Asylum seekers can also receive government support for rent and living expenses. Ms. Onyekweli received that for less than a year. She has never received permission to work.

Refugee and human rights groups have denounced Japan for its treatment of refugee applicants. The country is among the wealthiest, but has largely kept its doors closed to those fleeing their homes. Last year, Japan counted 3,936 asylum seekers. It recognized just 51 as refugees.

Immigrants make up just 1.6 per cent of the population in Japan, a figure that has remained little changed despite one of the world’s fastest-shrinking populations.

Over her years in Japan, Ms. Onyekweli watched as others also struggled for recognition by authorities. One friend has been denied a visa despite marrying a Japanese woman and fathering three children with her. Other refugees have died, including 17 while in immigration detention since 2007.

With little legal status, however, asylum seekers who are in Japan fear being placed behind bars at any time. Ms. Onyekweli has been in detention three times, for 30 months in total. Once, in late 2010, guards seized her from her cell when she began banging a table and refused to sleep in anger at her treatment. A long stay in detention had made her agitated and panicky. The officers picked her up, tossed her out of the cell and then took her to another room where they sat on her hands and held a blanket over her face.

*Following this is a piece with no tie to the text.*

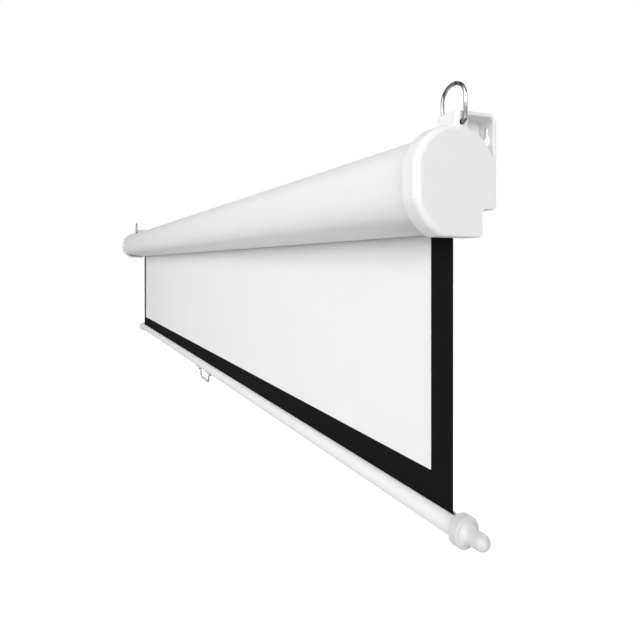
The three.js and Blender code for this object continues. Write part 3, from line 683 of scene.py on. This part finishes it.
def surface(name, settings):
    """A finish with fine grain, clouded colour and uneven gloss; on the chromed wire the clouded colour
    is painted reflection.
    """
    look = {"metallic": 0, "bump": 0.2, "gloss": 0.5, "patchy": 0.5, "stretch": 1, "depth": 0}
    look.update(surfaces[name])
    tree, shader = new_material(name)
    place = add(tree, "ShaderNodeTexCoord").outputs["Object"]
    turn = add(tree, "ShaderNodeMapping", {"Vector": place, "Scale": (1, 1, look["stretch"])})
    grain = effect(tree, "Grain and clouding", grain_group, {
        "Vector": turn.outputs["Vector"], "Grain": look["grain"], "Clouds": look["clouds"],
    })
    cloud, patchy = grain["Cloud"], look["patchy"]
    share = remapped(tree, cloud, 0, 1, start=0.5 - patchy, end=0.5 + patchy)
    rough, uneven = look["roughness"], 0.04
    feed(tree, shader, {
        "Metallic": look["metallic"],
        "Specular IOR Level": look["gloss"],
        "Subsurface Weight": look["depth"],
        "Base Color": tinted(tree, getattr(settings.finish, look["tone"]), look["shade"], share),
        "Roughness": remapped(tree, cloud, rough - uneven, rough + uneven),
        "Normal": embossed(tree, grain["Height"], look["bump"], distance=0.0001),
    })


def woven(name, settings):
    """Matt coated cloth whose weave shows through, with painted shade in the hollows between its threads.
    """
    look = {"roughness": 0.85, "gloss": 0.3, "shade": 0.94, "coordinates": "UV", **cloths[name]}
    tree, shader = new_material(name)
    place = add(tree, "ShaderNodeTexCoord").outputs
    threads = effect(tree, "Plain weave", weave_group, {
        "Vector": place[look["coordinates"]], "Pitch": settings.cloth.weave,
    })["Height"]
    grain = effect(tree, "Grain and clouding", grain_group, {
        "Vector": place["Object"], "Grain": 1200, "Clouds": 6,
    })
    # Half of the darkening follows the threads, as painted shade in the hollows of the weave, and half
    # the clouds, as uneven tone
    clouds = maths(tree, "MULTIPLY", grain["Cloud"], 0.5)
    share = maths(tree, "MULTIPLY_ADD", threads, 0.5, clouds)
    feed(tree, shader, {
        "Roughness": look["roughness"],
        "Specular IOR Level": look["gloss"],
        "Base Color": tinted(tree, getattr(settings.finish, look["tone"]), look["shade"], share),
        "Normal": embossed(tree, threads, strength=0.5, distance=0.00015),
    })


def finished(name):
    """The material of this name, made when it is first used."""
    if name not in bpy.data.materials:
        make = woven if name in cloths else surface
        make(name, bpy.context.scene.pull_screen)
    return bpy.data.materials[name]


# Sections of the cap and the case


def cap_silhouette(cap):
    """The cap from its end: underside, flange, top, ear and drum."""
    low = 180 + height_angle(cap.underside, cap.radius)
    corner = cap.radius * math.cos(math.radians(low))
    return filleted([
        (corner, -cap.underside, 0),
        (cap.rear_step, -cap.underside, 0.005),
        (cap.rear_step, -cap.flange_bottom, 0.004),
        (cap.wall, -cap.flange_bottom, 0.004),
        (cap.wall, cap.flange_top, cap.top_round),
        (-cap.ear_front, cap.ear_top, 0.003),
        (-cap.ear_front, math.sqrt(cap.radius**2 - cap.ear_front**2), 0),
    ]) + drum(cap.radius, cap.front, 90 + height_angle(cap.ear_front, cap.radius), low)[1:-1]


def pocket_outline(cap, spare=0):
    """The pocket behind the ear, between the ear, the drum and the flange."""
    radius = cap.radius - spare
    right = cap.wall - cap.flange_wall + spare
    left = cap.ear_rear - spare
    top = cap.flange_top - cap.flange_wall + spare
    slope = (cap.flange_top - cap.ear_top) / (cap.wall + cap.ear_front)
    foot = arc(radius, side_angle(left, radius), side_angle(right, radius))
    corners = filleted([
        (right, foot[-1].y, 0),
        (right, top, cap.top_round - cap.flange_wall),
        (left, top - slope * (right - left), 0.003),
        (left, foot[0].y, 0),
    ])
    return foot + corners[1:-1]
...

“I was begging for air,” she said. She remembered thinking, “I don’t want to die in Japan.” She was left bruised.

Violence is not commonplace in immigration detention centres, said Mieko Ishikawa, general-director of International Social Service Japan, a social welfare non-governmental organization. But guards may use force to quell a person who has gone “wild,” she said. “There are various reasons why people in prison go wild, such as being held for a long time or the medical needs of the person are not met in a way the person is satisfied with.”

Even after her release from detention, Ms. Onyekweli described the gnawing fear of being sent back as “mental torture.” Her inability to work legally brought more hardship. Living in a small apartment with thin walls, it was a struggle to assemble enough money to pay for heat in winter. She did odd jobs, but also relied on the charity of others to buy medicine or, when she looked obviously hungry, food.

Still, she sought to adapt. She learned Japanese well enough to read a newspaper and complete a course in elder care. She passed the exam, only to be barred from completing a practicum.

“Long-term care homes in Japan as in Canada are critically short-staffed,” said John R. Harris, a Canadian who has lived in Japan for decades. “So here’s a woman who is ready to go and do a job that no Japanese wants to do, and yet they still wouldn’t allow her.” He calls it “xenophobia.”

He was with Ms. Onyekweli when she received a phone call 10 days before the Olympic opening ceremony from immigration authorities, who warned her against leaving home for the duration of the Games, saying she risked police harassment if she was out and about.

“The Japanese just assume that refugees are criminals or something,” he said.

Mr. Harris was among a group of Canadians who took Ms. Onyekweli under their wing, first steering her to a community at St. Alban’s Anglican church in Tokyo, then guiding her through the process of applying for refugee status in Canada.

“It was pretty tough to watch her be consistently swept under the rug,” said Christian Howes, a Canadian active in the church choir who felt compelled to help Ms. Onyekweli. “She was here in an environment where she was told not to work – but wasn’t told how you eat if you don’t work. And she had no health care.”

He made a connection with an Anglican church group in Kimberley, B.C., which agreed to sponsor Ms. Onyekweli.

“It makes you tremendously proud to think that people in a small town that isn’t a financial centre, that doesn’t have huge unlimited wealth to give away, would say, ‘Yeah, we’ve got room,’ ” Mr. Howes said.

On Thursday, Ms. Onyekweli waited with her bags and boxes packed with her few belongings, including the elder care textbook she studied. Her hope is to use what she learned in Japan to bring comfort to people in Kimberley.

“Because I have suffered a lot in Japan,” she said. “I want to forget about my pain by helping other people.”